Wendell signed a minor league contract with the Houston Astros in early , but failed to earn a spot on the team's major league roster in spring training, after which he retired. “It was never stated or announced," Wendell later said.

==Notable statements==
Wendell repeatedly denounced steroids in baseball and the players he suspected of using them. As a pitcher for the Colorado Rockies in 2004, Wendell became the first major leaguer to publicly accuse Barry Bonds, whose trainer had just been indicted for providing steroids to players, of using performance-enhancing drugs. "It's clear just seeing his body," Wendell told the Denver Post. Bonds reacted, telling reporters, "If you've got something to say, say it to my face. Don't talk through the media." In March 2006, Wendell was quoted by the suburban Chicago Daily Herald as saying that former Cubs teammate Sammy Sosa "of course" used steroids. Wendell alleged that Sosa's home run totals increased significantly only after he began using steroids. He also stated that "everybody in baseball" (including coaches, managers, and owners) knew about steroid use by players such as Sosa, and that he agreed with the information in José Canseco's book Juiced.

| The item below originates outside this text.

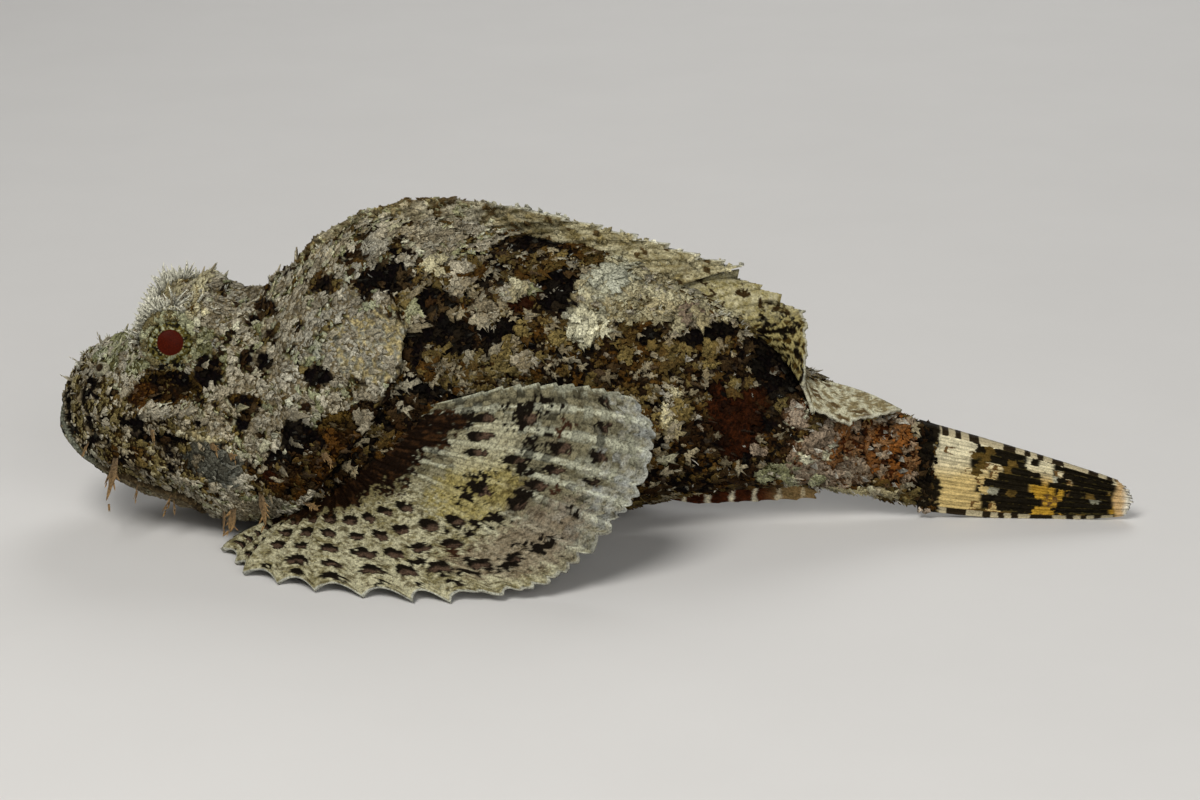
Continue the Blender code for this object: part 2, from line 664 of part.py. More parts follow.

In a 2010 interview, Wendell ridiculed excuses and apologies from stars who admitted to using performance-enhancing drugs. "When Mark McGwire said he wished he had never played in this era, that [ticked] me off because he had the same choices I did," Wendell said. "He didn't have to take a shortcut and cheat like that. If he feels that badly about it, give the owners back the money that he took from them."

In early 2001, after Vladimir Guerrero (then playing for the Montreal Expos) took exception to being hit by Wendell, Wendell remarked, "One of the ways to get him out is pitching inside and if he can’t handle being pitched inside, he should go frickin' back to the Dominican and find another line of work."

Less than a month later, Wendell was ejected from a game against the St. Louis Cardinals for throwing behind batter Mike Matheny. After the game, Wendell referred to Cardinals' pitcher Rick Ankiel, whose mysterious loss of control would soon end his pitching career: "When Ankiel is out there and he throws balls everywhere, why don't they throw him out of the game?"

On the eve of the 2000 World Series between the Yankees and the Mets, Wendell is quoted as having said "Yankee Stadium? I don't give a hoot about it. We've played there before. It won't be a surprise. The Yankees have tortured us for years and years, and beating them would be sweet for me." During the Yankees celebration of their win, it is reported that every five minutes, someone would call for a toast "To Turk Wendell!"

Wendell repeatedly told reporters that he wanted to play his last season in baseball for free. "I want my last season to be a testament to the game," Wendell said in 2000. "I only wanted a few things out of life – a wife, children, to play baseball and to hunt deer." When informed that the Major League Baseball Players Association would not allow him to play for free, Wendell said, "then I'll drop out of the union when the time comes."

==Personal life==
Wendell was recognized for significant charity work during and after his career. Wendell was given the "Good Guy Award" by the New York Press Photographers Association in 2000.

In October 2006, he visited troops stationed in Afghanistan as part of the "Heroes of the Diamond Tour". He said he was so inspired by the trip that he enlisted in the Army upon return but was denied active combat duty eligibility because he is color-blind.

Wendell owns Wykota Ranch, a 200-acre hunting and fishing camp in Larkspur, Colorado Wendell's son, Wyatt Wendell, played collegiate baseball for Purdue University. After college he signed as an undrafted free agent with the Arizona Diamondbacks, and joined their minor-league system. His daughter, Dakota, plays collegiate soccer for the Minnesota State University, Mankato Mavericks.

In or around 2003, former Mets teammate Jerrod Riggan named his son after Wendell.